La realidad tiene otras facetas. Se trata no solo de un sujeto dedicado a la profesión de futbolista, es también una persona involucrada con graves problemas con la justicia, pequeñeces que el poder del dinero ha resuelto por la intervención de sus abogados. En este equívoco mensaje pareciera que lo importante son las negociaciones y su monto, no el delito cometido. La trampa ha pasado a un segundo plano; el fin justifica los medios y se aceptan los resultados, no importa la acción delictiva: es el consecuencialismo ético como norma. En tan cómodo escenario se niegan la virtud y el valor de otros medios lícitos quizás más lentos, más exigentes y menos exitosos, en lo que toca a esfuerzo personal y a cultivo del modo de ser.
Son notas de un mundo en el cual muchos nos creemos idóneos para criticar la corrupción en varios niveles pero al mismo tiempo, inclinamos sumisos la cabeza ante impostores y defraudadores del fisco convertidos en héroes cuasi mitológicos.
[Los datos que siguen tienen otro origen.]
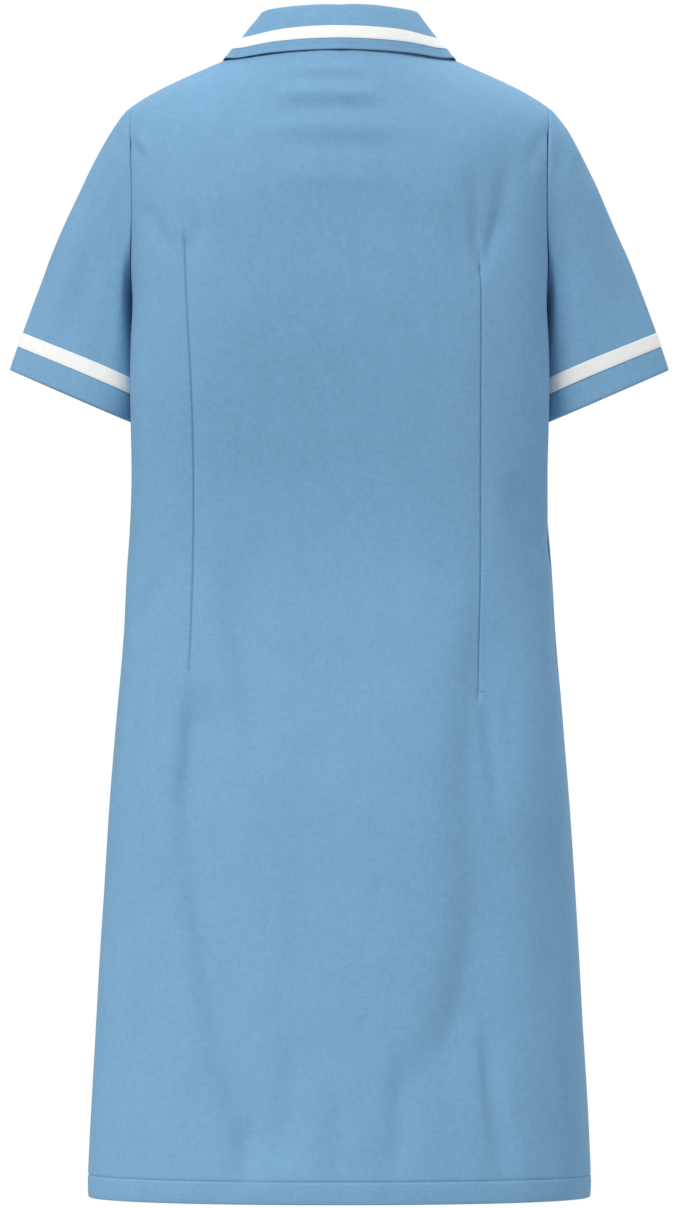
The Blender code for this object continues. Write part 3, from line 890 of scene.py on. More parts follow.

La victoria del eficaz goleador es al mismo tiempo la derrota de una sociedad que ha olvidado orientar al ciudadano hacia la virtud, hacia la areté de los clásicos, el conocimiento de sí mismo para poder lograr el autodominio y así servir dignamente a los otros. Algunas veces las victoriosas jugadas del genio deportivo se tornan en habilidosos sistemas de violación de las leyes. Tácitamente, aquellas habilidades reciben el aplauso del público, un confundido público.